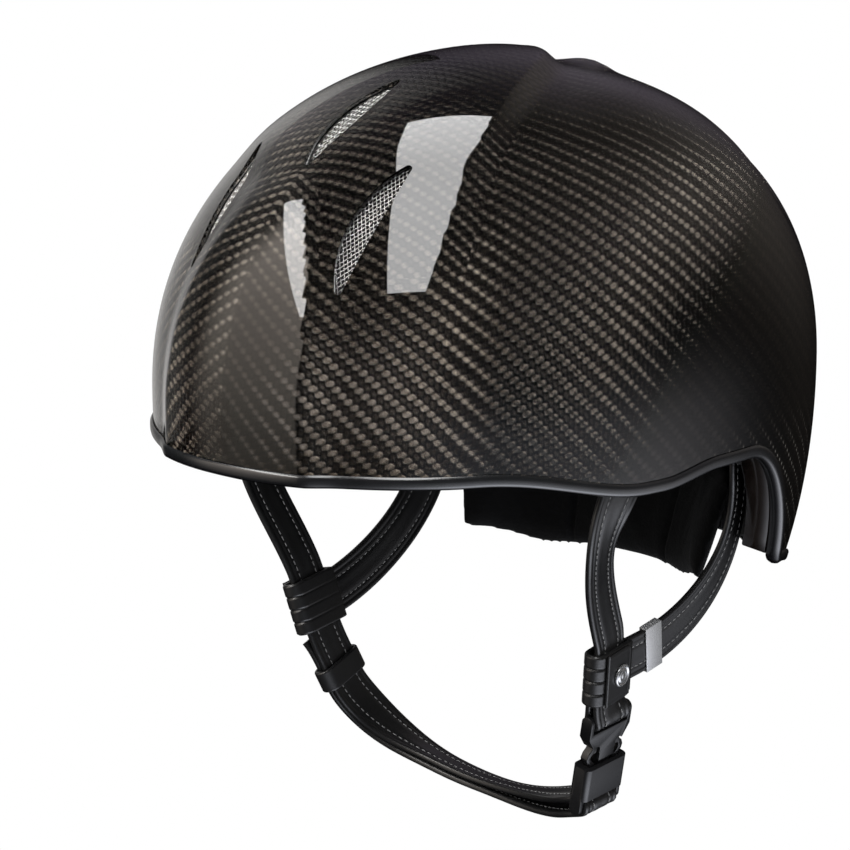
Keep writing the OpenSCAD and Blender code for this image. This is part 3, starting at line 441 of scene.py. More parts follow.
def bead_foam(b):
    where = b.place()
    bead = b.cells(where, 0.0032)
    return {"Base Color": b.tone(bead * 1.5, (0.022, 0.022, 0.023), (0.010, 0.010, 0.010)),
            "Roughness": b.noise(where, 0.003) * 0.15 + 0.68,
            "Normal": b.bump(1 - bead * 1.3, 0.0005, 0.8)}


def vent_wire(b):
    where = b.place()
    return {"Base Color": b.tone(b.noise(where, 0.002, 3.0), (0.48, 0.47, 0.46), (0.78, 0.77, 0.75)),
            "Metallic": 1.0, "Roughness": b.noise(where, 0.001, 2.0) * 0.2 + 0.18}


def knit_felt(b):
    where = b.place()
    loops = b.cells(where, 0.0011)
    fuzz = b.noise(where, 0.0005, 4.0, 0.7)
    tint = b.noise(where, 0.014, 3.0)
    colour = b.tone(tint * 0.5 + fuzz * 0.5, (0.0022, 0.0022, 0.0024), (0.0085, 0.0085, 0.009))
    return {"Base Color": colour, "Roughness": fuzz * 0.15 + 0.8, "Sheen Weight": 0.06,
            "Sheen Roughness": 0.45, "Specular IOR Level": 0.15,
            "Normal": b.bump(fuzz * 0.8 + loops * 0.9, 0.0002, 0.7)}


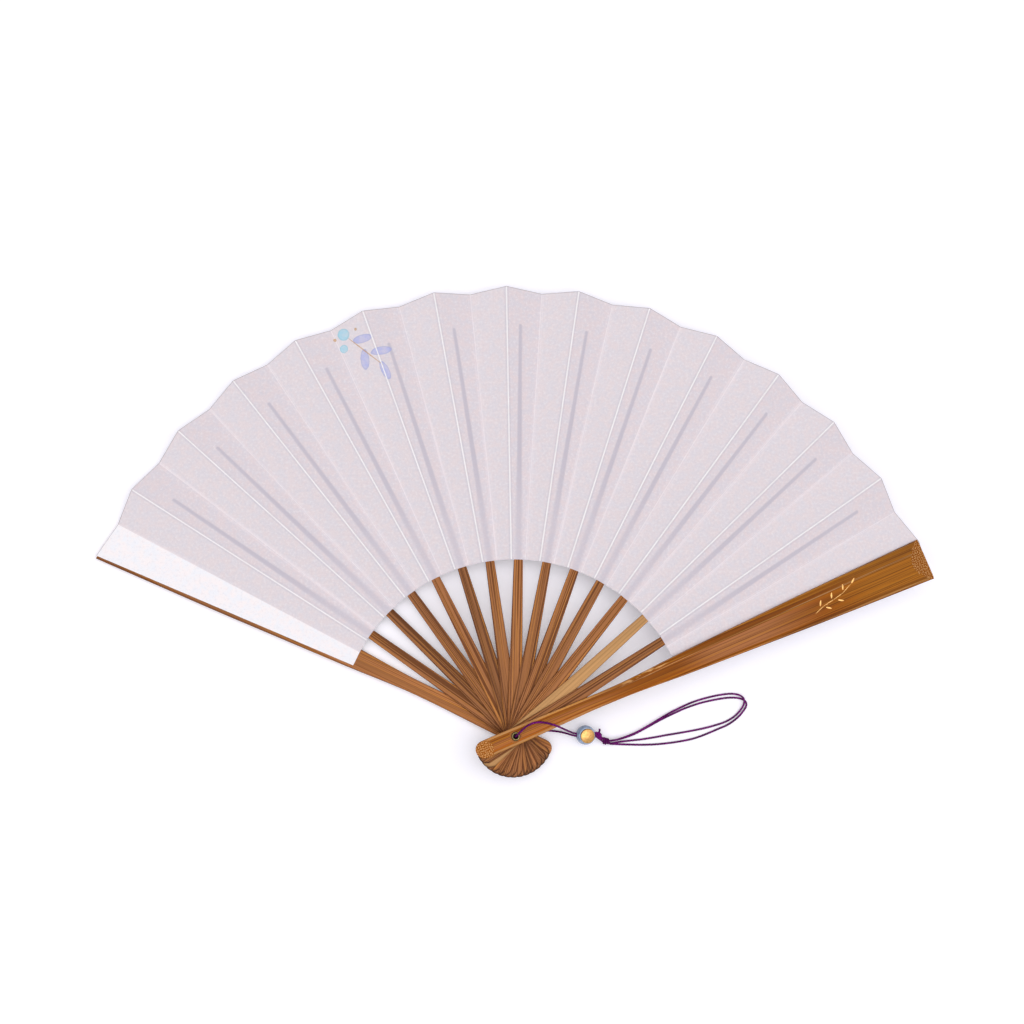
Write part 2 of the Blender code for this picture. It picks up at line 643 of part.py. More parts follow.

» Written exercise
Take the entries above and copy them out exactly.

» Solution
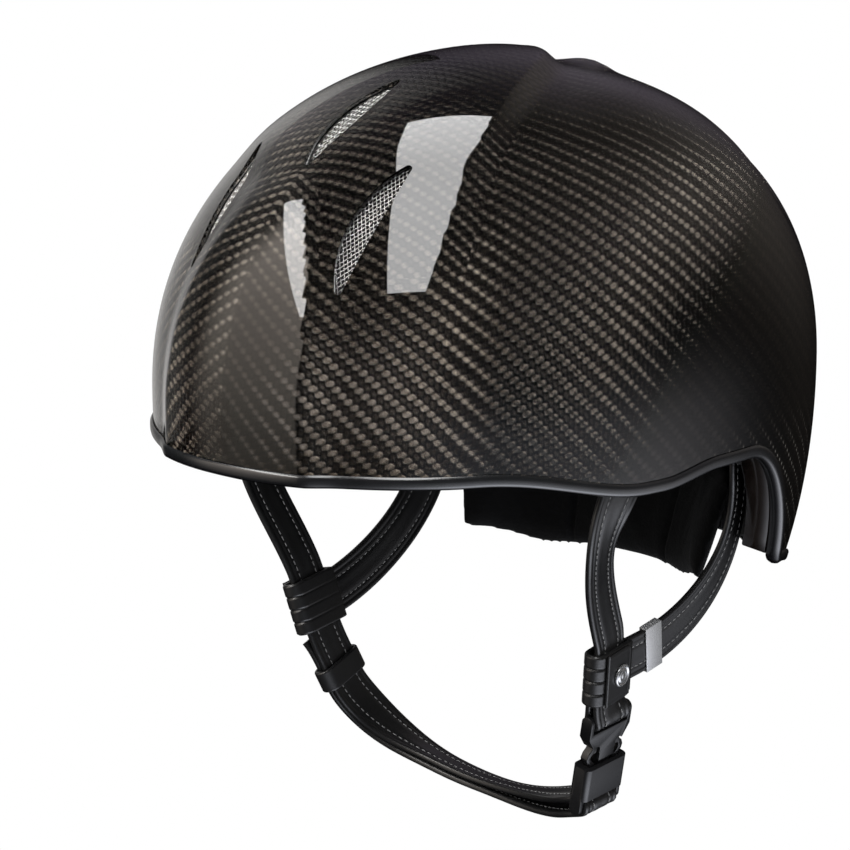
Keep writing the OpenSCAD and Blender code for this image. This is part 3, starting at line 441 of scene.py. More parts follow.
def bead_foam(b):
    where = b.place()
    bead = b.cells(where, 0.0032)
    return {"Base Color": b.tone(bead * 1.5, (0.022, 0.022, 0.023), (0.010, 0.010, 0.010)),
            "Roughness": b.noise(where, 0.003) * 0.15 + 0.68,
            "Normal": b.bump(1 - bead * 1.3, 0.0005, 0.8)}


def vent_wire(b):
    where = b.place()
    return {"Base Color": b.tone(b.noise(where, 0.002, 3.0), (0.48, 0.47, 0.46), (0.78, 0.77, 0.75)),
            "Metallic": 1.0, "Roughness": b.noise(where, 0.001, 2.0) * 0.2 + 0.18}


def knit_felt(b):
    where = b.place()
    loops = b.cells(where, 0.0011)
    fuzz = b.noise(where, 0.0005, 4.0, 0.7)
    tint = b.noise(where, 0.014, 3.0)
    colour = b.tone(tint * 0.5 + fuzz * 0.5, (0.0022, 0.0022, 0.0024), (0.0085, 0.0085, 0.009))
    return {"Base Color": colour, "Roughness": fuzz * 0.15 + 0.8, "Sheen Weight": 0.06,
            "Sheen Roughness": 0.45, "Specular IOR Level": 0.15,
            "Normal": b.bump(fuzz * 0.8 + loops * 0.9, 0.0002, 0.7)}


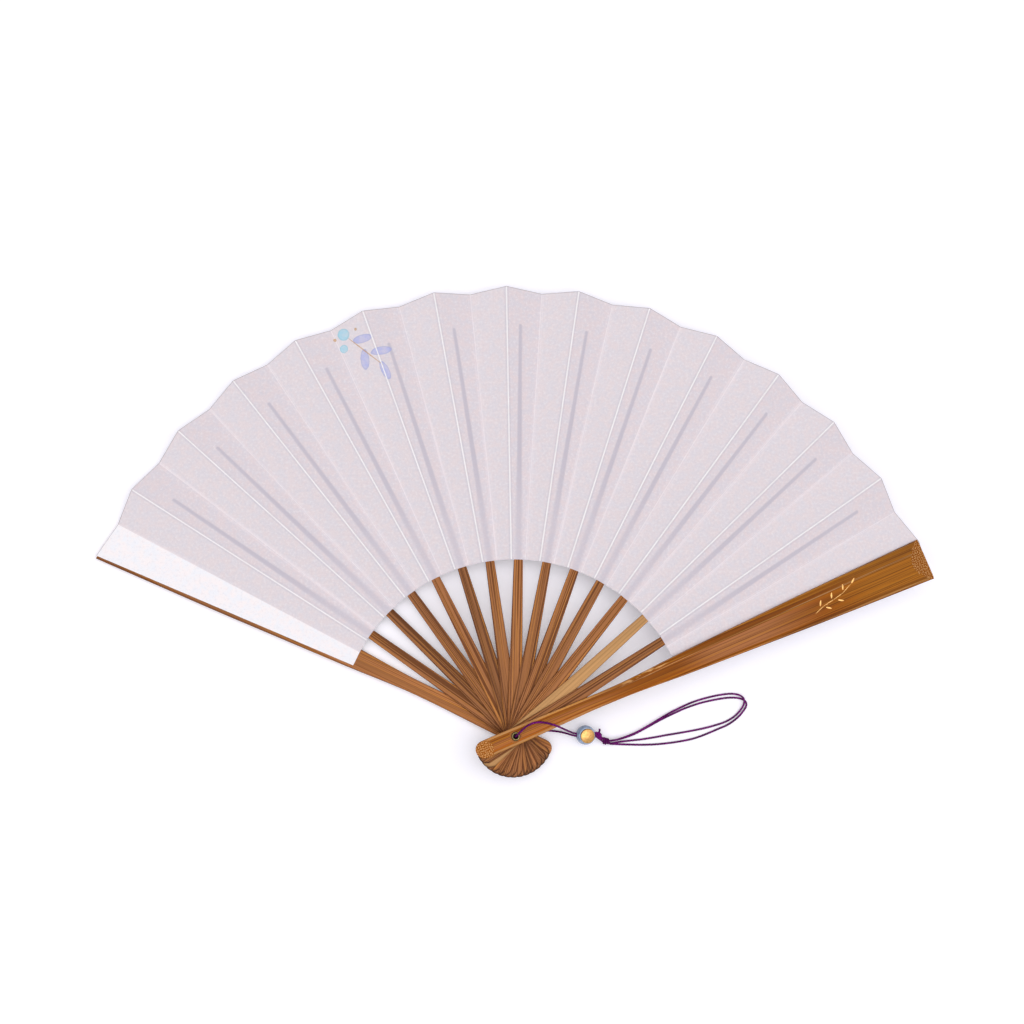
Write part 2 of the Blender code for this picture. It picks up at line 643 of part.py. More parts follow.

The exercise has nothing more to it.